In summary, the nature of the American system basically makes any nationwide electoral reform highly impractical, at the least, or legally impossible, at worst. Any change in the United States’ electoral system will have to be local in nature. And if there is a wave of electoral reform in the U.S., it is likely we will have a variety of different systems in different states.
Personally, that would make the U.S. more interesting to me – but would make the Union messy and confusing to many.
Say we do have a multi-party democracy: Now what?
Let’s just say we have gotten past our hurdles of reforming American democracy in such a way that promotes the formation of strong and viable third (or more) party/parties. Now what happens? What does the Left gain from this?
Locally speaking, it is probably good news for the Left, as it would now be easier to build local political grass-roots institutions with cities or even states. Nationally though, I don’t think that much would change. I think there would be some positive changes, but Progressives would find themselves in a very familiar position even without having to be in the same party as the Democrats.
First, let’s make a scenario to visualize what is likely to happen. Currently, we have the Democratic and Republican parties. Once electoral reform is accomplished, three or four things will happen:
1) The Progressive faction of the Democrats will divorce from the Liberals.
2) The Libertarians among the Republicans will see little reason in supporting the Republicans anymore and consolidate around the fledgling Libertarian Party.
3) Trumpists would probably form the America First Party, or something like that.
4) (Possibly) The Greens might pick up a few seats in Congress, if they are lucky.
Let’s focus on the Democrats and the progressives. With the Progressives gone, the Democrats will no longer have an incentive to appeal to left-wing policies and will be more aggressively centrist. They will probably even pitch themselves as the middle-of-the-road alternative to the extremists – being neither left- nor right-wing. These voters are, unfortunately, the plurality of the party currently, and will continue to be more powerful than the Progressive Party. My guess is they would pick up around 25-30% of the vote, on normal election years.
Progressives would, in turn, become the new left-wing party – likely center-left, akin to milquetoast Social Democratic Parties that are seen internationally. They would have genuine left-wing policies and campaign as populists. They would probably get 15-20% of the vote, making them the third-largest party.
Next are the Republicans, likely a little bit more toned down, since they wouldn’t have to appeal to the Trump types, anymore. But they are still social conservatives who have a strong religious undertone, and they are, by international standards, a little more extreme than the average
European conservative. They would make up 20-25% of the vote, assuming the Trumpists leave the party.
Now come the Libertarian and the America First parties. They would each get about 10-15% of the vote on a normal election year. Libertarians are aggressively anti-welfare, and they prefer the old policy of isolationism, or at least for the U.S. to restrain its interactions with the rest of the world. America First are a ragtag group of closet fascists (or open fascists) loyal to Trump, basically his personal base.
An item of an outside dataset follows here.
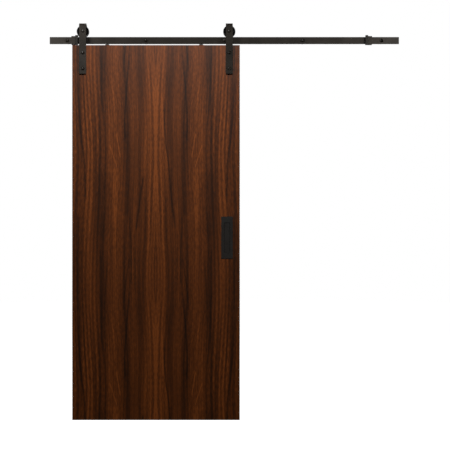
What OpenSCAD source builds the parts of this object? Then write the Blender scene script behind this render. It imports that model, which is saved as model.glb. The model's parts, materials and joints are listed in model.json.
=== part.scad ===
// Sliding barn door on a flat-bar track.
// X runs along the rail, Y points at the wall, Z is up. The wall's face is y = 0,
// and the origin is on it, on the axis of the rail's middle bolt.
// The door is drawn at its left stop, and slides towards +X.

/* [Rail] */
// Length of the flat bar
rail_len = 2000; // [1700:10:3000]
// Height of the flat bar
rail_h = 40; // [32:1:60]
// Thickness of the flat bar
rail_t = 6; // [5:0.5:10]
// Radius of the bar's long edges
rail_edge_r = 1; // [0.5:0.1:2]
// Distance from each end of the bar to its end bolt
rail_end_margin = 100; // [60:5:180]

/* [Wall fixing] */
// Length of the spacers, which is the rail's stand-off from the wall
spacer_len = 36; // [32:1:60]
// Outer diameter of the spacers
spacer_d = 28; // [20:0.5:30]
// Diameter of the lag bolts
lag_d = 8; // [6:1:12]
// Length of the lag bolts under the head
lag_len = 100; // [80:5:160]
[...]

Okay, so let’s run a theoretical 2032 national election where we have achieved electoral reform or something of that sort. This is a breakdown of House of Representative seats (218 out of 435 would be needed to form a functioning coalition government):
Democratic: 114 (26%)
Republican: 91 (21%)
Progressive: 87 (20%)
America First: 69 (16%)
Libertarian: 35 (8%)
Green: 17 (4%)
Independent/Other: 22 (5%)
Wow, that was a messy election. There wasn’t a clear winner and what is going to have to happen is a coalition will need to be formed, which would likely be called a “caucus” in the U.S. Congress.
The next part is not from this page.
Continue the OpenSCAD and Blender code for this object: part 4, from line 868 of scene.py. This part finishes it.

The Democrats did come out on top, so it looks like unless talks to form a caucus fall through, they will be leading whatever government/majority caucus is formed. So, as a centrist party,
what are the options that the Democrats have? The main concern right now is that the America First Party did decently well in the last election and they are extremely unpopular among those who didn’t vote for them. Chances are, then, that most parties will avoid even involving them in any caucus.
That leaves Democrats with two realistic options: They can approach the Republicans, or they can approach the Progressives and Greens. With the Progressives and Greens, they would be have barely enough seats, combined, to garner a majority. But let’s say that the Democrats come to the Progressives, just so I can make my point. The Progressives and Democrats sit down at the negotiation table, and the Progressives made a lot of campaign promises during the last election cycle (such as a $25 minimum hourly wage, cancellation of all student debt, and a federal jobs guarantee). What do you think will happen if the Progressives demand those provisions? The Democrats will just tell them no. And if the Progressives constantly harass them about it, the Democrats can just leave and talk with the Republicans instead. The Democrats will work with Progressives only if they feel that the Progressives will be an easier partner to work with in governing the nation. And the Progressives will have to be careful, too, because they are more likely to be blamed for coalition talks failing and allowing America First another opportunity of winning more votes.
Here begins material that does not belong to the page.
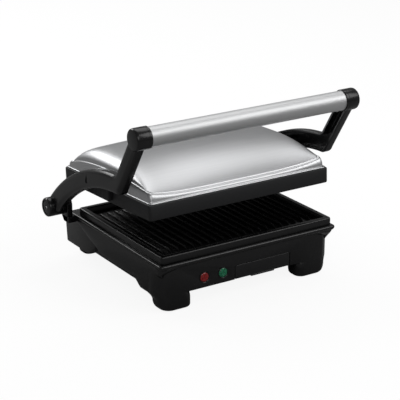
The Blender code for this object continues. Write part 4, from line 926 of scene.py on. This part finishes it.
def armOutline(s, inset):
    # closed (y, z) outline: always the same number of points, shrunk inwards by inset
    hinge, bar = Vector((s["hingeY"], s["hingeZ"])), Vector((s["barY"], s["barZ"]))
    reach, drop = s["hingeY"] - s["crownY"], s["crownZ"] - s["hingeZ"]
    radius = (reach * reach + drop * drop) / (2 * drop)
    centre = Vector((s["crownY"], s["crownZ"] - radius))
    band, post = s["band"] - inset, s["post"] - inset
    barrel, socket = s["barrel"] - inset, s["socket"] - inset
    elbowAngle = math.asin((s["elbowY"] - s["crownY"]) / radius)
    elbow = centre + radius * Vector((math.sin(elbowAngle), math.cos(elbowAngle)))
    up = (bar - elbow).normalized()
    back = Vector((up.y, -up.x))
    hingeAngle = math.asin(reach / radius) - math.sqrt(barrel ** 2 - band ** 2) / radius

    def onBand(angle, offset):
        return centre + (radius + offset) * Vector((math.sin(angle), math.cos(angle)))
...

So what would be the smart thing for Progressives to do? The answer likely is to accept the half measures that the Democrats and the Progressives hammer out and essentially accept a centrist, but slightly left-leaning, government. In essence, basically what normally happens now – but with a little more silver lining.
Maybe if the Progressives gain more ground next election, the Democrats will give them more concessions. But that’s a big “if.”
So, back to my main point. While I think a third party is something that the Left should strive for, I don’t want Progressives to be under the illusion that this will somehow change things fundamentally for them. Unless the establishment has an extremely bad election year, the Progressives will likely remain a junior partner in a caucus for the foreseeable future. And that means the Democrats throw them some breadcrumbs while the Progressives must accept their policy agenda. That is not a really savory position in which to be, but, hey – it’s basically the position they are in now.